In terms of plot development, Fifty Shades of Grey follows a very standard trajectory:
- The first 25% of the novel (i.e., Chapters 1-7) focuses on (salacious) introductions. Introductions meaning characters, themes, conflicts, questions, character goals, etc.
- The next 46% (50% if we round up) of the novel is “the middle” of the novel in which we explore said characters, themes, conflicts, questions, character goals, etc.
- The last 25% of the novel is “the ending” and (ahem) “climax” of the novel during which some questions resolve in the midst of great tension.
It’s clear that E.L. James meant there to be another book, because the book does not resolve its greatest question. The book follows a very standard plot trajectory. But G*d is in the details; the book is all about its characters and plot developments–the same strengths that have kids lapping up the Harry Potter series (face it–we don’t read Harry Potter for language, either).

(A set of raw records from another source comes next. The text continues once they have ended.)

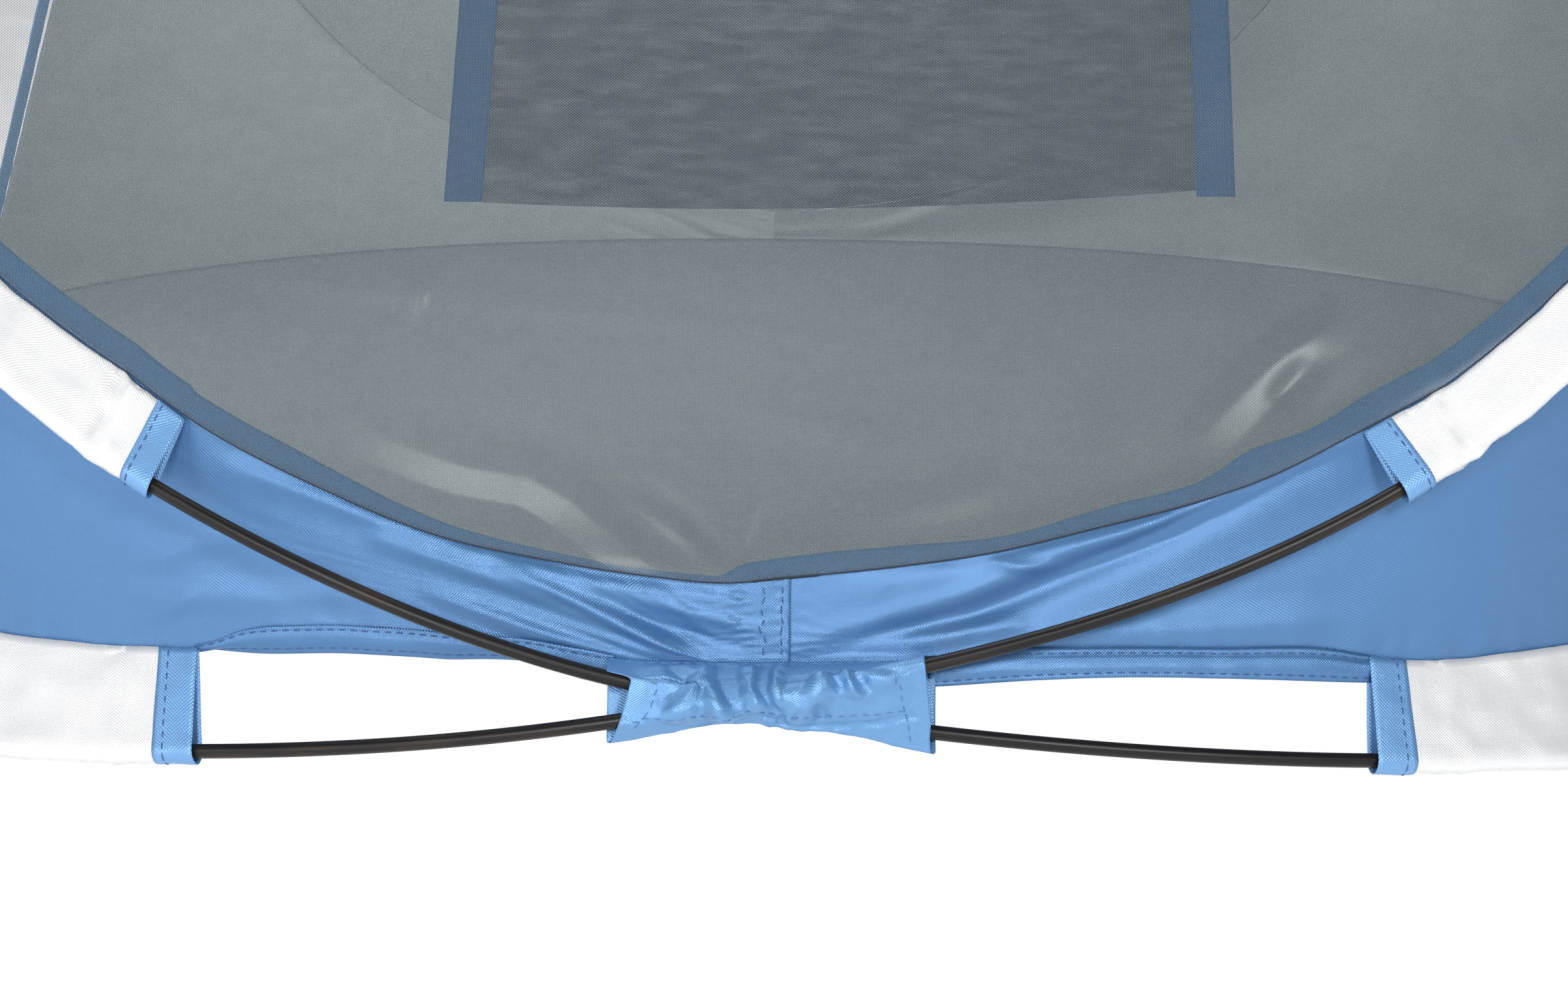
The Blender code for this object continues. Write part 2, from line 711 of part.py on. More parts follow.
def prism(name, outline, height, material):
    """A flat piece of this plan outline that lies on the ground."""
    mesh = bmesh.new()
    face = mesh.faces.new([mesh.verts.new((x, y, 0.0)) for x, y in outline])
    lift = bmesh.ops.extrude_face_region(mesh, geom=[face])
    top = [v for v in lift["geom"] if isinstance(v, bmesh.types.BMVert)]
    bmesh.ops.translate(mesh, verts=top, vec=(0.0, 0.0, height))
    bmesh.ops.recalc_face_normals(mesh, faces=mesh.faces)
    data = bpy.data.meshes.new(name)
    mesh.to_mesh(data)
    mesh.free()
    return link(name, data, material)


def boolean(obj, other, operation):
    """Cut this piece by a helper, or join the helper to it."""
    other.hide_render = True
    other.display_type = "WIRE"
    change = obj.modifiers.new(other.name, "BOOLEAN")
    change.object = other
    change.operation = operation


def cylinder(name, radius, length, place, turn, sides, material):
    mesh = bmesh.new()
    bmesh.ops.create_cone(mesh, segments=sides, radius1=radius, radius2=radius, depth=length, cap_ends=True)
    data = bpy.data.meshes.new(name)
    mesh.to_mesh(data)
    mesh.free()
    obj = link(name, data, material)
    obj.matrix_world = Matrix.Translation(Vector(place)) @ turn.to_4x4()
    return obj


def flap_hinge_x():
    """The piping turns in place here, clear of the front sleeve beside it."""
    reach = SLEEVE_RADIUS + CLOTH / 2 + PIPING_RADIUS + EDGE_GAP / 2
    rise = SLEEVE_RADIUS + CLOTH / 2 - PIPING_RADIUS
    return -FLOOR_HALF_WIDTH - math.sqrt(reach**2 - rise**2)


def front_flap(material):
    """Flap that lies on the ground before the mouth, with a piping at its inner edge on which it turns up."""
    near = flap_hinge_x()
    corner_x = near - FLAP_LENGTH + FLAP_CORNER
    corner_y = FLAP_TIP_HALF_WIDTH - FLAP_CORNER
    outline = [(near, FLAP_HALF_WIDTH)]
    for turn in np.linspace(0.0, math.pi / 2, 6):
        outline.append((corner_x - FLAP_CORNER * math.sin(turn), corner_y + FLAP_CORNER * math.cos(turn)))
    outline += [(x, -y) for x, y in reversed(outline)]
    flap = prism("front_flap", outline, FLAP_THICKNESS, material)
    turn = Matrix.Rotation(math.pi / 2, 3, "X")
    place = (near, 0.0, PIPING_RADIUS)
    piping = cylinder("flap_piping", PIPING_RADIUS, 2 * FLAP_HALF_WIDTH + 0.004, place, turn, 12, material)
    boolean(flap, piping, "UNION")


# Pocket


def pocket_spot(x, z):
    """A point just inside the net window of the right end."""
    inside = CLOTH + POCKET_GAP
    return (x, end_plane_y(z) + inside * math.cos(END_LEAN), z - inside * math.sin(END_LEAN))


def pocket(net, tape):
    """Flat net pocket with a sagging foot, bound with tape down both sides."""
    inner = (POCKET_LEFT + POCKET_TAPE_WIDTH, POCKET_RIGHT - POCKET_TAPE_WIDTH)
    rows = []
    for share in np.linspace(0.0, 1.0, 4):
        row = []
        for x in np.linspace(inner[0] + CLEARANCE, inner[1] - CLEARANCE, 7):
            middle = 2 * (x - POCKET_LEFT) / (POCKET_RIGHT - POCKET_LEFT) - 1
            foot = POCKET_FOOT - POCKET_SAG * (1 - middle**2)
            row.append(pocket_spot(x, foot + share * (POCKET_FOOT + POCKET_HEIGHT - foot)))
        rows.append(row)
    cloth("pocket_net", rows, net)
    for name, start, end in (
        ("pocket_tape_left", POCKET_LEFT, inner[0]),
        ("pocket_tape_right", inner[1], POCKET_RIGHT),
    ):
        rows = [
            [pocket_spot(x, POCKET_FOOT), pocket_spot(x, POCKET_FOOT + POCKET_HEIGHT)]
            for x in (start, end)
        ]
        cloth(name, rows, tape)


def peg_tabs(webbing, steel):
    """Webbing tabs that come out from under the floor sleeves, each with an eyelet pressed into it."""
    place = TAB_PLACE * lengths(FLOOR)[-1]
    root, ahead = pick(FLOOR, [place, place + 0.005])
    way = unit(ahead - root)[:2]
    out = np.array([way[1], -way[0]])
    flat = Matrix.Identity(3)
    for side_name, x in SIDES:
        for end_name, y in ENDS:
            sign = np.array([x, y])
            start, reach, across_way = root[:2] * sign, out * sign, way * sign
            round_centre = start + (TAB_LENGTH - TAB_WIDTH / 2) * reach
            outline = [start + 0.5 * TAB_WIDTH * across_way]
            for turn in np.linspace(0.0, math.pi, 9):
                spin = math.cos(turn) * across_way + math.sin(turn) * reach
                outline.append(round_centre + 0.5 * TAB_WIDTH * spin)
            outline.append(start - 0.5 * TAB_WIDTH * across_way)
            tab = prism(f"peg_tab_{side_name}_{end_name}", outline, TAB_THICKNESS, webbing)
            hole = start + EYELET_PLACE * reach
            name = f"peg_eyelet_{side_name}_{end_name}"
            ring_z = TAB_THICKNESS + CLEARANCE + EYELET_THICKNESS / 2
            ring = cylinder(name, EYELET_RADIUS, EYELET_THICKNESS, (*hole, ring_z), flat, 16, steel)
            bore = (*hole, 0.0)
            cutter = cylinder(f"peg_hole_{side_name}_{end_name}", EYELET_HOLE, 0.02, bore, flat, 16, steel)
            boolean(tab, cutter, "DIFFERENCE")
            boolean(ring, cutter, "DIFFERENCE")


def build():
    clear_scene()
    blue = finish("blue_cloth", (0.13, 0.32, 0.66), 0.45)
    silver = finish("silver_cloth", (0.72, 0.73, 0.75), 0.35, 0.5)
    net = finish("grey_net", (0.42, 0.46, 0.45), 0.6)
    ground = finish("grey_floor", (0.40, 0.43, 0.44), 0.6)
    fibre = finish("black_fibreglass", (0.03, 0.028, 0.028), 0.35)
    steel = finish("ferrule_steel", (0.55, 0.56, 0.58), 0.3, 1.0)
    webbing = finish("tab_webbing", (0.05, 0.05, 0.06), 0.7)

    hoop("a", 1, fibre, steel)
    hoop("b", -1, fibre, steel)
    for side_name, x in SIDES:
        sleeves(side_name, x, silver, blue)
        for end_name, y in ENDS:
            flange(f"seam_flange_{side_name}_{end_name}", x, y, blue)
    for end_name, y in ENDS:
        front_corner(f"front_corner_{end_name}", y, blue)
        mouth_binding(f"mouth_binding_{end_name}", y, blue)
        crossing_wrap(f"crossing_wrap_{end_name}", y, y, blue)
    end_panel("net_window_right", 1, net)
    end_panel("end_panel_left", -1, silver)
    back_wall(blue)
    roof_panel(silver)
    floor_sheet(ground)
    pocket(net, blue)
    front_flap(ground)
    peg_tabs(webbing, steel)


build()
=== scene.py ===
"""Looks of the pop-up beach shelter: fine cloth, net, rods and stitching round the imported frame.

Metres, +Z up, in the frame's own axes. The open front faces -X and the photographed end faces -Y.
"""

import json
import math

import bpy
import numpy as np
from mathutils import Matrix, Vector, kdtree, noise

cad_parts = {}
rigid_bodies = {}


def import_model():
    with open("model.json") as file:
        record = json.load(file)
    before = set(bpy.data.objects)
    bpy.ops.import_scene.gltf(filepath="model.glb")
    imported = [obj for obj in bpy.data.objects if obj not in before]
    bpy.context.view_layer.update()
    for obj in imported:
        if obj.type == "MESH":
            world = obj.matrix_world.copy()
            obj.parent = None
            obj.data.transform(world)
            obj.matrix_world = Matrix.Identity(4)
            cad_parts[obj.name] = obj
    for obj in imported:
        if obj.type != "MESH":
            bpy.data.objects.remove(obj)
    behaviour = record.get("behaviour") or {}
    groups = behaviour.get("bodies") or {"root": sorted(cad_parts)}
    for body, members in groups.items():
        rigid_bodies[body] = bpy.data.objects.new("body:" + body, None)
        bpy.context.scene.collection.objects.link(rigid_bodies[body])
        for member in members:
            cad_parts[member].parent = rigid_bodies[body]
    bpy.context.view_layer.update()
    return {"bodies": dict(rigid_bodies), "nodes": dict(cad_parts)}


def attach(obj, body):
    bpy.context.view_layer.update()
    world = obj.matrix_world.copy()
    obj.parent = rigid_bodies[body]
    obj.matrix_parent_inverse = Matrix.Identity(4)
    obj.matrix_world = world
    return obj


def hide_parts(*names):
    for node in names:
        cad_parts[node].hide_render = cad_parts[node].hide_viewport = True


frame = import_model()
ROOT = next(name for name in frame["bodies"] if name != "flap")

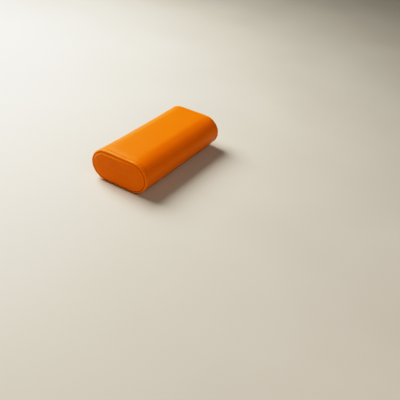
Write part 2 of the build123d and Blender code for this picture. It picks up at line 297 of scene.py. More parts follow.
def simulate():
    """How far the filling pushes the cover out, ring by ring, from a pressurised cloth."""
    # rings of the closed cover: near cap, wrap, far cap
    cap = np.linspace(CAP_CORE, PANEL_DEPTH, SIM_RINGS)
    x = np.pad(np.linspace(-HALF_LENGTH, HALF_LENGTH, SIM_ROWS), SIM_RINGS, "edge")
    depth = np.concatenate([cap, np.zeros(SIM_ROWS), cap[::-1]])
    s = column_middles(SIM_COLUMNS)
    y, z = oval(s, depth[:, None])
    points = surface(x[:, None], y, z)
    rows = len(x)
    faces = grid_faces(rows, SIM_COLUMNS, closed=True)
    faces += closing_strip(0, SIM_COLUMNS, flip=True)
    faces += closing_strip((rows - 1) * SIM_COLUMNS, SIM_COLUMNS)
    mesh = bpy.data.meshes.new("stuffed_cover")
    mesh.from_pydata((points.reshape(-1, 3) * MM).tolist(), [], faces)
    cloth_object = add_object("stuffed_cover", mesh)
    # the sewn rings hold their place, and so does what lies on the floor
    held = (np.abs(points[:, :, 0]) > HALF_LENGTH - 0.1) & (depth[:, None] < PANEL_DEPTH + 0.1)
    held |= (z < 0.5) & (depth[:, None] < 1)
    group = cloth_object.vertex_groups.new(name="held")
    group.add(np.flatnonzero(held.ravel()).tolist(), 1.0, "REPLACE")
    cloth = cloth_object.modifiers.new("cloth", "CLOTH")
    settings = cloth.settings
    settings.quality = 6
    settings.mass = 0.3
    settings.tension_stiffness = settings.compression_stiffness = 25
    settings.shear_stiffness = 15
    settings.bending_stiffness = 1.5
    settings.use_pressure = True
    settings.uniform_pressure_force = SIM_PRESSURE
    settings.vertex_group_mass = "held"
    settings.effector_weights.gravity = 0
    cloth.collision_settings.use_collision = False
    cloth.point_cache.frame_start = 1
    cloth.point_cache.frame_end = SIM_FRAMES
    for number in range(1, SIM_FRAMES + 1):
        scene.frame_set(number)
    result = cloth_object.evaluated_get(bpy.context.evaluated_depsgraph_get()).to_mesh()
    moved = np.zeros(len(result.vertices) * 3, np.float32)
    result.vertices.foreach_get("co", moved)
    moved = moved.reshape(points.shape) / MM - points
    cloth_object.to_mesh_clear()
    bpy.data.objects.remove(cloth_object)
    bpy.data.meshes.remove(mesh)
    scene.frame_set(1)
    outer_y, outer_z = oval(s, 0.0)
    inner_y, inner_z = oval(s, 1.0)
    out = moved[:, :, 1] * (outer_y - inner_y) + moved[:, :, 2] * (outer_z - inner_z)
    near, far = moved[:SIM_RINGS, :, 0], moved[-SIM_RINGS:, :, 0]
    return out[SIM_RINGS:-SIM_RINGS], -near[::-1], far


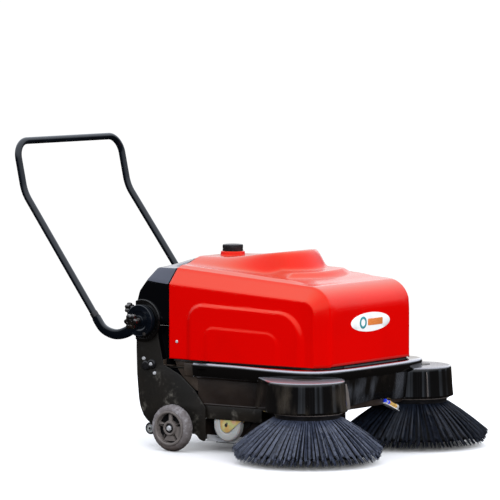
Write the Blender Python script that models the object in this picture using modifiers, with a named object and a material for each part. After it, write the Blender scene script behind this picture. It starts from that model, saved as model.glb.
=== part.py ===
"""A battery walk-behind sweeper: red hood, black chassis, two side brushes and a folding push handle.

Metres, +X forward, +Y to the operator's left, +Z up. The origin is on the floor below the centre of
the machine's box. "Ahead" is a distance in front of the rear wheels' axle. Right is the -Y side.
"""
import bmesh
import bpy
from math import acos, asin, cos, hypot, pi, radians, sin, tan
from mathutils import Matrix, Vector

OBJECT_NAME = "walk_behind_sweeper"
CUTTER_COLLECTION = "cutters"
RIGHT, LEFT = -1, 1
SIDES = ((RIGHT, "right"), (LEFT, "left"))

GAP = 0.0003                # play between pieces that touch
AXLE_X = -0.04425           # rear wheels' axle, in the object's frame

# wheels
WHEEL_RADIUS = 0.080
TYRE_INNER = 0.054
WHEEL_OUTER_Y = 0.349
TYRE_WIDTH = 0.040
RIM_WIDTH = 0.022
RIM_OUTER_Y = 0.337
RIM_SPOKES = 5
AXLE_RADIUS = 0.008
CASTER_RADIUS = 0.055
CASTER_AHEAD, CASTER_Y, CASTER_Z = 0.179, 0.249, 0.0945
CASTER_WIDTH = 0.026
HOPPER_WHEEL_RADIUS = 0.021
HOPPER_WHEEL_AHEAD, HOPPER_WHEEL_Y, HOPPER_WHEEL_Z = -0.188, 0.200, 0.055

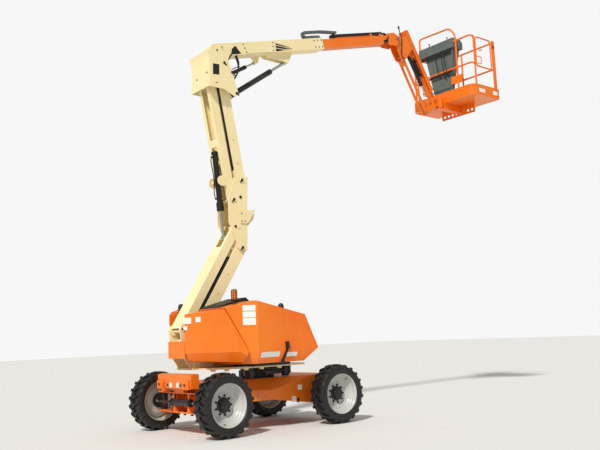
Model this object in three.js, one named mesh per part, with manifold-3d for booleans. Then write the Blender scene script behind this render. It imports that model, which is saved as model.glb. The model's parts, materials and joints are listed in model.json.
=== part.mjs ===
// Articulating boom lift: a four-wheeled chassis with a slewing turntable, a folding two-stage tower,
// a telescoping main boom, a jib and a self-levelling work platform.
// Millimetres, +Z up, +X towards the platform, drive axle under the platform end.
import * as THREE from "three";
import { mergeVertices } from "three/addons/utils/BufferGeometryUtils.js";
import { ConvexGeometry } from "three/addons/geometries/ConvexGeometry.js";
import Module from "manifold-3d";

// ---------------------------------------------------------------- driving dimensions
const TOUCH = 0.3;              // gap between pieces that bear on each other
const PIN_FIT = 0.5;            // radial clearance of a pin in its bore
const SIDE_GAP = 10;            // side clearance between a moving arm and its plates

// running gear
const WHEELBASE = 1870;
const TRACK = 1665;
const TYRE_DIAMETER = 800;
const TYRE_WIDTH = 262;
const RIM_DIAMETER = 546;
const HUB_RADIUS = 78;
const HUB_INNER = 34;           // hub's inner face, inside the tyre's centre plane
const KINGPIN_INSET = 175;      // kingpin to tyre centre plane
const AXLE_BEAM_Z = [290, 540]; // lower and upper plate of the steer axle
const STEER_REST_DEG = 4;
const STEER_ARM = 110;          // steering arm's reach in front of the kingpin
const STEER_ROD_Z = 410;
const STEER_EYE_Y = TRACK / 2 - KINGPIN_INSET - 10;

// chassis
const DECK_Z = 660;
const DECK_HALF = 360;
const SIDE_HALF = 500;
const SHELL_WALL = 12;
const AXLE_SEAT_Z = 505;        // underside of the chassis rails on the drive axle

// turntable
const SWING_X = 170;
const RING_RADIUS = 250;
const RING_TOP = 815;
const PLATE_TOP = 840;
const TAIL_RADIUS = 1200;
const HOOD_SIDE_Y = -950;
const FAR_SIDE_Y = 930;
const BOOM_Y = 200;             // centre plane of the tower and booms
const SLOT_HALF = 275;          // half width of the well between the hoods
const HOOD_WALL = 8;

// tower
const ARM_WIDTH = 260;
const LOWER_LENGTH = 1720;
const LOWER_DEG = 57.8;
const LOWER_FOOT = [-890, 1043];
const LINK_OFFSET = [-60, 300]; // lower link pins seen from the lower arm pins
const UPPER_LENGTH = 1720;
const UPPER_DEG = 100.5;
const UPPER_OFFSET = [-150, -300];
const UPRIGHT_TO_UPPER = [24, 992];
const LOWER_DEPTH = 174;
const LINK_DEPTH = 128;
const UPPER_DEPTH = 170;
const UPPER_LINK_DEPTH = 130;
const TUBE_WALL = 10;
const PIN_RADIUS = 25;
const CYLINDER_SLOT = 140;      // open width through the arms for the cylinders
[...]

I’ve since finished the trilogy and put the books down, but the Christian Grey character has left an imprint on my mind.
p.s. Christian Bale for the part of Christian Grey!
For further breakdown…I’ve provided a brief summary (**SPOILER ALERT** do not read ahead if you do not want spoilers, even though I tried to avoid critical spoilers).
Fifty Shades of Grey is comprised of 26 chapters.
Chapters 1-7: Even though Christian Grey offers up a BDSM contract to Anastasia Steele (who completely balks) immediately after they meet, and even though they are immediately attracted to each other and even though Grey pursues her with stalker-ish abandon and even though there is a helicopter in the first seven chapters, the two protagonists do not have sex.
Chapter 8-9: Oh, and then they have sex. Lots of sex. Man if I were a virgin, I would not be wanting to have that much sex, but Anastasia does. And does. And does.
Chapter 10: But we’ve just had sex! But we meet Mom who gatecrashes one morning.
Chapters 11-19: I want you, but no! I can’t! I want you. Wait. No I can’t. I want you. Yes I can. No I can’t. Wait. I’m jealous. Wait I can. Yes you can. No I can’t. *Spank* (and I don’t mean Spanx). I want you. Dammit, no I can’t. I can. I can’t. I can’t. *Spank Spank* Christian as a Dominant, is both turned on and frustrated by Anastasia’s irreverence. Because men who aren’t into BDSM aren’t turned on by this? Bollinger gets a product placement. So does Audi. And VW, in a less flattering way. There’s also intrigue about Christian Grey’s early childhood. And they practice safe sex and birth control (but no product placement for any condom company). (also there is a lot of going over that BDSM contract).
Chapters 20-25: Anastasia leaves town to think about things. Christian has secretly upgraded her plane ticket to first class, natch. They email. More tension. Of course, you know what happens if your boyfriend is a control freak billionaire with a private jet. Actually you might not, but I’m trying not to leave spoilers. Only that there is some sort of chase. Kind of. Bwahahahahaaa.
Chapter 26: Anastasia makes her decision after a pivotal moment involving a belt.